### [What you are asked to do]
Quote the full listing word for word.

### [Material for this exercise]
----------------------------------------

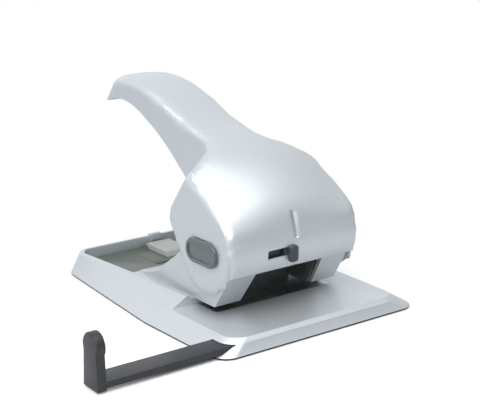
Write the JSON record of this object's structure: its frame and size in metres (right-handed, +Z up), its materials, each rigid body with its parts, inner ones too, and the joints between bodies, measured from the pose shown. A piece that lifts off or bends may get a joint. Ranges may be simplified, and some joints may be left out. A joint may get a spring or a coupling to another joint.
{
  "type": "two-hole lever punch",
  "caption": "Desk hole punch with a hooded press lever, a chip tray base with raised rims and a sliding paper guide.",
  "frame": {"origin": "on the table under the non-slip pad, midway between the two punch pins", "axes": "+Z up, +Y towards the handle and chip tray, +X to the right seen from the front"},
  "size_m": [0.2425, 0.239, 0.1376],
  "materials": {
    "silver_shell": "glossy silver metallic paint on moulded shells",
    "grey_liner": "dark grey-green moulded plastic",
    "pale_hatch": "pale warm grey moulded plastic",
    "bright_steel": "ground steel",
    "dark_steel": "dark plated sheet steel",
    "bronze_bush": "sintered bronze bearing",
    "black_guide": "near-black moulded plastic",
    "black_rubber": "thin non-slip pad",
    "cap_green_grey": "glossy grey-green plastic cap",
    "charcoal_slider": "charcoal moulded plastic"
  },
  "bodies": {
    "base": {"base_shell": "silver_shell", "body_shell": "silver_shell", "tray_liner": "grey_liner", "hatch_catch": "silver_shell", "hatch_pin": "bright_steel", "base_pad": "black_rubber", "die_plate": "bright_steel", "guide_spring": "bright_steel", "punch_frame": "dark_steel", "frame_screws": "bright_steel", "guide_bush_left": "bright_steel", "guide_bush_right": "bright_steel", "pivot_shaft": "bright_steel", "shaft_clips": "bright_steel"},
    "lever": {"lever_cover": "silver_shell", "handle_underplate": "grey_liner", "pivot_bushes": "bronze_bush", "lever_yoke": "dark_steel", "cam_shoes": "bright_steel", "lever_screws": "bright_steel", "pivot_cap_left": "cap_green_grey", "pivot_cap_right": "cap_green_grey", "lock_backplate": "charcoal_slider"},
    "crosshead": {"crosshead": "dark_steel", "punch_pin_left": "bright_steel", "punch_pin_right": "bright_steel", "pin_clips": "bright_steel", "punch_spring_left": "bright_steel", "punch_spring_right": "bright_steel"},
    "lock": {"lock_slider": "charcoal_slider"},
    "guide": {"paper_guide": "black_guide"},
    "hatch": {"chip_hatch": "grey_liner", "hatch_tab": "pale_hatch"}
  },
  "joints": [
    {"name": "lever_press", "type": "hinge", "parent": "base", "child": "lever", "pos_m": [0, -0.003, 0.05], "axis": [-1, 0, 0], "range_deg": [0, 25], "stiffness_Nm_per_rad": 1.2, "springref_deg": -22.92},
    {"name": "crosshead_slide", "type": "slide", "parent": "base", "child": "crosshead", "axis": [0, 0, -1], "range_m": [0, 0.0071], "deforming": ["punch_spring_left", "punch_spring_right"]},
    {"name": "lock_slide", "type": "slide", "parent": "lever", "child": "lock", "axis": [-1, 0, 0], "range_m": [0, 0.0145]},
    {"name": "guide_slide", "type": "slide", "parent": "base", "child": "guide", "axis": [1, 0, 0], "range_m": [-0.02, 0.07]},
    {"name": "hatch_hinge", "type": "hinge", "parent": "base", "child": "hatch", "pos_m": [0, 0.098, 0.0064], "axis": [1, 0, 0], "range_deg": [0, 65]}
  ],
  "couplings": [
    {"joint": "crosshead_slide", "follows": "lever_press", "m_per_rad": 0.01627}
  ]
}
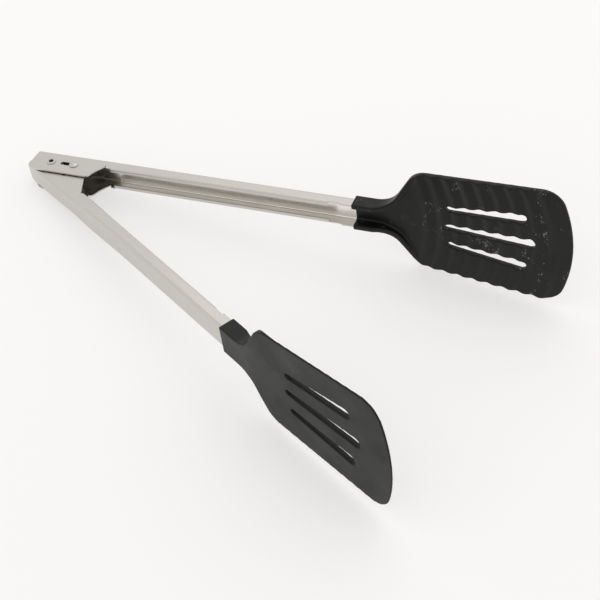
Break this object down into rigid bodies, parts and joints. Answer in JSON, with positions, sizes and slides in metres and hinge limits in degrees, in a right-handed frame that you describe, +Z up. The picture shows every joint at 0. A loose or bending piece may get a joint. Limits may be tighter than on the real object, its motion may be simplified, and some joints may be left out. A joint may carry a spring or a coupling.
{
  "type": "spring loaded kitchen tongs",
  "caption": "Long open tongs: two channel-section steel arms sprung apart on a hollow pivot with a sliding lock pin, ending in one smooth and one ribbed slotted nylon turner head.",
  "frame": {"origin": "centre of the bounding box on the table the open tongs lie on", "axes": "+X from the pivot towards the heads, +Y towards the outer arm, +Z up from the table"},
  "size_m": [0.3308, 0.179, 0.0812],
  "materials": {
    "stainless_sheet": "brushed along the arm",
    "black_nylon": "satin moulded",
    "rivet_steel": "tumbled",
    "spring_wire": "drawn wire"
  },
  "bodies": {
    "outer_arm": {"outer_arm": "stainless_sheet", "outer_head": "black_nylon", "pivot_eyelet": "rivet_steel", "pivot_sleeve": "rivet_steel", "torsion_spring": "spring_wire"},
    "inner_arm": {"inner_arm": "stainless_sheet", "inner_head": "black_nylon"},
    "lock_pin": {"lock_pin": "rivet_steel"}
  },
  "joints": [
    {"name": "arm_pivot", "type": "hinge", "parent": "outer_arm", "child": "inner_arm", "pos_m": [-0.1492, 0, 0.00962], "axis": [-0.1119, 0, 0.9937], "range_deg": [0, 30.7], "stiffness_Nm_per_rad": 0.67, "springref_deg": -20.05, "deforming": ["torsion_spring"]},
    {"name": "lock_slide", "type": "slide", "parent": "outer_arm", "child": "lock_pin", "axis": [-0.958, -0.2656, -0.1079], "range_m": [0, 0.0079]}
  ]
}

----------------------------------------

### [Task answer]
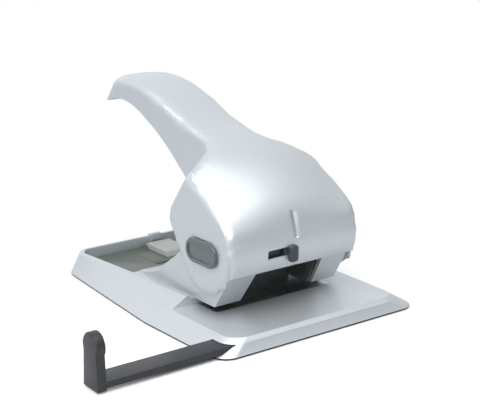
Write the JSON record of this object's structure: its frame and size in metres (right-handed, +Z up), its materials, each rigid body with its parts, inner ones too, and the joints between bodies, measured from the pose shown. A piece that lifts off or bends may get a joint. Ranges may be simplified, and some joints may be left out. A joint may get a spring or a coupling to another joint.
{
  "type": "two-hole lever punch",
  "caption": "Desk hole punch with a hooded press lever, a chip tray base with raised rims and a sliding paper guide.",
  "frame": {"origin": "on the table under the non-slip pad, midway between the two punch pins", "axes": "+Z up, +Y towards the handle and chip tray, +X to the right seen from the front"},
  "size_m": [0.2425, 0.239, 0.1376],
  "materials": {
    "silver_shell": "glossy silver metallic paint on moulded shells",
    "grey_liner": "dark grey-green moulded plastic",
    "pale_hatch": "pale warm grey moulded plastic",
    "bright_steel": "ground steel",
    "dark_steel": "dark plated sheet steel",
    "bronze_bush": "sintered bronze bearing",
    "black_guide": "near-black moulded plastic",
    "black_rubber": "thin non-slip pad",
    "cap_green_grey": "glossy grey-green plastic cap",
    "charcoal_slider": "charcoal moulded plastic"
  },
  "bodies": {
    "base": {"base_shell": "silver_shell", "body_shell": "silver_shell", "tray_liner": "grey_liner", "hatch_catch": "silver_shell", "hatch_pin": "bright_steel", "base_pad": "black_rubber", "die_plate": "bright_steel", "guide_spring": "bright_steel", "punch_frame": "dark_steel", "frame_screws": "bright_steel", "guide_bush_left": "bright_steel", "guide_bush_right": "bright_steel", "pivot_shaft": "bright_steel", "shaft_clips": "bright_steel"},
    "lever": {"lever_cover": "silver_shell", "handle_underplate": "grey_liner", "pivot_bushes": "bronze_bush", "lever_yoke": "dark_steel", "cam_shoes": "bright_steel", "lever_screws": "bright_steel", "pivot_cap_left": "cap_green_grey", "pivot_cap_right": "cap_green_grey", "lock_backplate": "charcoal_slider"},
    "crosshead": {"crosshead": "dark_steel", "punch_pin_left": "bright_steel", "punch_pin_right": "bright_steel", "pin_clips": "bright_steel", "punch_spring_left": "bright_steel", "punch_spring_right": "bright_steel"},
    "lock": {"lock_slider": "charcoal_slider"},
    "guide": {"paper_guide": "black_guide"},
    "hatch": {"chip_hatch": "grey_liner", "hatch_tab": "pale_hatch"}
  },
  "joints": [
    {"name": "lever_press", "type": "hinge", "parent": "base", "child": "lever", "pos_m": [0, -0.003, 0.05], "axis": [-1, 0, 0], "range_deg": [0, 25], "stiffness_Nm_per_rad": 1.2, "springref_deg": -22.92},
    {"name": "crosshead_slide", "type": "slide", "parent": "base", "child": "crosshead", "axis": [0, 0, -1], "range_m": [0, 0.0071], "deforming": ["punch_spring_left", "punch_spring_right"]},
    {"name": "lock_slide", "type": "slide", "parent": "lever", "child": "lock", "axis": [-1, 0, 0], "range_m": [0, 0.0145]},
    {"name": "guide_slide", "type": "slide", "parent": "base", "child": "guide", "axis": [1, 0, 0], "range_m": [-0.02, 0.07]},
    {"name": "hatch_hinge", "type": "hinge", "parent": "base", "child": "hatch", "pos_m": [0, 0.098, 0.0064], "axis": [1, 0, 0], "range_deg": [0, 65]}
  ],
  "couplings": [
    {"joint": "crosshead_slide", "follows": "lever_press", "m_per_rad": 0.01627}
  ]
}
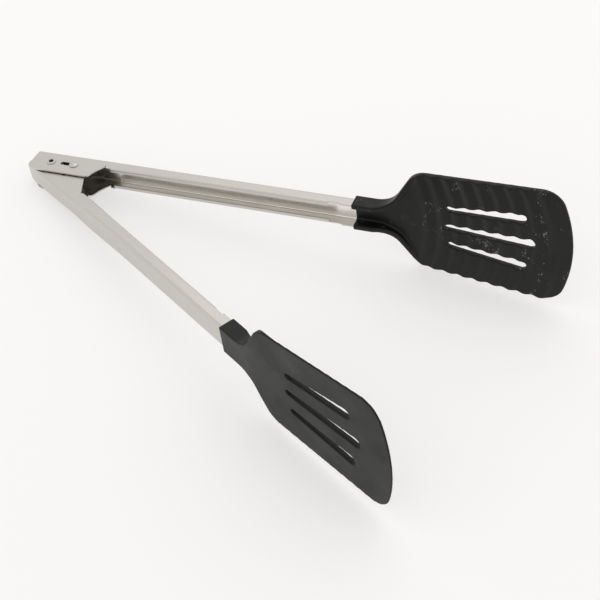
Break this object down into rigid bodies, parts and joints. Answer in JSON, with positions, sizes and slides in metres and hinge limits in degrees, in a right-handed frame that you describe, +Z up. The picture shows every joint at 0. A loose or bending piece may get a joint. Limits may be tighter than on the real object, its motion may be simplified, and some joints may be left out. A joint may carry a spring or a coupling.
{
  "type": "spring loaded kitchen tongs",
  "caption": "Long open tongs: two channel-section steel arms sprung apart on a hollow pivot with a sliding lock pin, ending in one smooth and one ribbed slotted nylon turner head.",
  "frame": {"origin": "centre of the bounding box on the table the open tongs lie on", "axes": "+X from the pivot towards the heads, +Y towards the outer arm, +Z up from the table"},
  "size_m": [0.3308, 0.179, 0.0812],
  "materials": {
    "stainless_sheet": "brushed along the arm",
    "black_nylon": "satin moulded",
    "rivet_steel": "tumbled",
    "spring_wire": "drawn wire"
  },
  "bodies": {
    "outer_arm": {"outer_arm": "stainless_sheet", "outer_head": "black_nylon", "pivot_eyelet": "rivet_steel", "pivot_sleeve": "rivet_steel", "torsion_spring": "spring_wire"},
    "inner_arm": {"inner_arm": "stainless_sheet", "inner_head": "black_nylon"},
    "lock_pin": {"lock_pin": "rivet_steel"}
  },
  "joints": [
    {"name": "arm_pivot", "type": "hinge", "parent": "outer_arm", "child": "inner_arm", "pos_m": [-0.1492, 0, 0.00962], "axis": [-0.1119, 0, 0.9937], "range_deg": [0, 30.7], "stiffness_Nm_per_rad": 0.67, "springref_deg": -20.05, "deforming": ["torsion_spring"]},
    {"name": "lock_slide", "type": "slide", "parent": "outer_arm", "child": "lock_pin", "axis": [-0.958, -0.2656, -0.1079], "range_m": [0, 0.0079]}
  ]
}